Q: I’m having a hard time in my personal life over the last year, including health issues. I’ve told several co-workers about my problems and expected they would help lighten my workload. Instead, they seem to be avoiding me and acting impatient. Shouldn’t I get a free pass when I have personal issues?
A: No, the reality is if we expect a free pass due to personal problems, we risk eventually getting a free pass … to the unemployment line. In general, if we vent personal problems in the workplace, we risk others seeing us as incapable of productivity. We also generate resentment because most co-workers already have enough on their plate.
There are lots of places outside of work where we can get needed mental health support –
counselors, support groups, online chat groups, friends and family. Co-workers may be friendly, but work relationships are about tasks not mental health.
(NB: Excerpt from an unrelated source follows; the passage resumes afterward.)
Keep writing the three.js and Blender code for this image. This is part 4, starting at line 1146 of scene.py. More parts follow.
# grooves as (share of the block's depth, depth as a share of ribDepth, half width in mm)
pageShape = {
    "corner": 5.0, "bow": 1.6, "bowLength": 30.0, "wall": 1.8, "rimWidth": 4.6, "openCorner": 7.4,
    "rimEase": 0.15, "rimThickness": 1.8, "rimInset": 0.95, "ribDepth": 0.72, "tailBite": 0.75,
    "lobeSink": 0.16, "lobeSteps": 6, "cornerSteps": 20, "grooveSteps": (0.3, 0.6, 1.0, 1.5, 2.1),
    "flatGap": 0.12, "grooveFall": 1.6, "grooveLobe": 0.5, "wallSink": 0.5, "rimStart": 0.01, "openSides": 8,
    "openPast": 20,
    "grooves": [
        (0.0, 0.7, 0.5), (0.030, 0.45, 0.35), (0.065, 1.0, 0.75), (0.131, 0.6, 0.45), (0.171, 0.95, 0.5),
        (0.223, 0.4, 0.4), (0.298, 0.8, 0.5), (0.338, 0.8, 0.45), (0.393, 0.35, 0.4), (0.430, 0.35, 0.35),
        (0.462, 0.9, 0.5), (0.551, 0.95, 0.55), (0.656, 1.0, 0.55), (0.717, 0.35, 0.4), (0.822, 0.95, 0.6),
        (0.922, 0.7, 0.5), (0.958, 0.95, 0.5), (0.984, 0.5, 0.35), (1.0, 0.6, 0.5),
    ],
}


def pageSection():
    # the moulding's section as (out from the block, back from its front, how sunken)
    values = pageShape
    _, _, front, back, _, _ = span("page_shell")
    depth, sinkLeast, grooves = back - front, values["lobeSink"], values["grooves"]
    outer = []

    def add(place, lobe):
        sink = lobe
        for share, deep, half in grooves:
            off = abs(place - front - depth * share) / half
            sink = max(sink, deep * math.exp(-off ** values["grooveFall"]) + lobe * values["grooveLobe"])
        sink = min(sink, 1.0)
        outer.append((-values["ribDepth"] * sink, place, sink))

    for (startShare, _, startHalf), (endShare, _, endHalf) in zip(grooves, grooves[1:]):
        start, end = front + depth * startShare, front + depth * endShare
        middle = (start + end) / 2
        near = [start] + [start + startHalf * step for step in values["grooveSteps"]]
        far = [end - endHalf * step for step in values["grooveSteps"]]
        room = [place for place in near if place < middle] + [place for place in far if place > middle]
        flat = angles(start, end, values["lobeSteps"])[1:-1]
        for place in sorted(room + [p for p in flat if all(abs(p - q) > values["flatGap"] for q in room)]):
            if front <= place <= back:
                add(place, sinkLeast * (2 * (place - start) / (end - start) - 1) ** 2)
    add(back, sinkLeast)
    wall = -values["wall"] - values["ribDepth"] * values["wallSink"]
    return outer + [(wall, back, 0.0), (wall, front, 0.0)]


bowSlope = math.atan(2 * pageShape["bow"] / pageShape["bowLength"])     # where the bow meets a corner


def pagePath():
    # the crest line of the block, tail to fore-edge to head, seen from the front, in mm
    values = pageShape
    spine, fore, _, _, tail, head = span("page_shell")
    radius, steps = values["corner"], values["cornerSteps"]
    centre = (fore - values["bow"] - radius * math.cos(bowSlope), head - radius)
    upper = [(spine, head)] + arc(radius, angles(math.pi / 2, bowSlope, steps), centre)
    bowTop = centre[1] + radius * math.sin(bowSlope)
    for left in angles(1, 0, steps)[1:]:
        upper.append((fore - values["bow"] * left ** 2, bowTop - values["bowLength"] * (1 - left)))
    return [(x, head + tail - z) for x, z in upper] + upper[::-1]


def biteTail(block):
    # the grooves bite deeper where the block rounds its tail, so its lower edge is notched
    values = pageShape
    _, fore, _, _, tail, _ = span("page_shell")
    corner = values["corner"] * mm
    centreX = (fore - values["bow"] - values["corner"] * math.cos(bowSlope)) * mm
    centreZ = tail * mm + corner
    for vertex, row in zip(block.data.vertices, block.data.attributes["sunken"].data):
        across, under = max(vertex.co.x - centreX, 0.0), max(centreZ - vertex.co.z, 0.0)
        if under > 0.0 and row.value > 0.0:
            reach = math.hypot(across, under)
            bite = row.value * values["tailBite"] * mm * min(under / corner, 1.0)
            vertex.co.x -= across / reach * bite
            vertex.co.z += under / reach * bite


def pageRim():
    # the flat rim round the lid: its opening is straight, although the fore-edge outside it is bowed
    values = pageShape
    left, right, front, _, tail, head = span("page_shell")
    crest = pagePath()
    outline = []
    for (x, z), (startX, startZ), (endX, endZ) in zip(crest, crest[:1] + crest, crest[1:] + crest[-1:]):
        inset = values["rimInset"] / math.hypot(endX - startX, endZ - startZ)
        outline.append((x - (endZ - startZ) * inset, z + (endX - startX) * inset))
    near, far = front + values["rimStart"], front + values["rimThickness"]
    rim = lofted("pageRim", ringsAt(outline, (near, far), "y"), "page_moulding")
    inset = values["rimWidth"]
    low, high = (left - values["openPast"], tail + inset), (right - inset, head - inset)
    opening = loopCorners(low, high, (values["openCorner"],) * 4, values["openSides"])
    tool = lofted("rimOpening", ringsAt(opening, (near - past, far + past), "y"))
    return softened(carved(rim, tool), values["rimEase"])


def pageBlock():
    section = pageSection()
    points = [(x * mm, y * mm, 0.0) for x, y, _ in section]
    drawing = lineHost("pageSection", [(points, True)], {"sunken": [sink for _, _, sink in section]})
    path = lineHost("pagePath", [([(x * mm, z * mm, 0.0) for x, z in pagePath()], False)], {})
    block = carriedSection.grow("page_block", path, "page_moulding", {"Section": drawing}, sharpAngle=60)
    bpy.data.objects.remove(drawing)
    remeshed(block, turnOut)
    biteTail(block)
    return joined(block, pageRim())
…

In general, if you need time off or request adjustments to your schedule, outside training or professional development work better than requesting adjustments for personal crises. Complete and total authenticity is critical in intimate relationships. Revealing everything about your personal struggles at work creates way too much complexity for your co-workers.
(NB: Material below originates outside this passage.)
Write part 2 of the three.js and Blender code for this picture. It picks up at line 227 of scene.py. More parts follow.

If you have a serious family or personal health situation skip your co-workers and go to your manager. Have a discussion in which you concisely describe the health problem and what your doctor is requiring. Make it clear you realize this problem is inconvenient for all of you. Then negotiate what is possible without being entitled or demanding special treatment.
The more you can talk about a health problem with optimism and a timeline for recovery the better. Also, the more you commit to spending time catching up at work once you recover the more generous your boss will be. What never works is using pity and having no empathy for how your issues negatively impact others.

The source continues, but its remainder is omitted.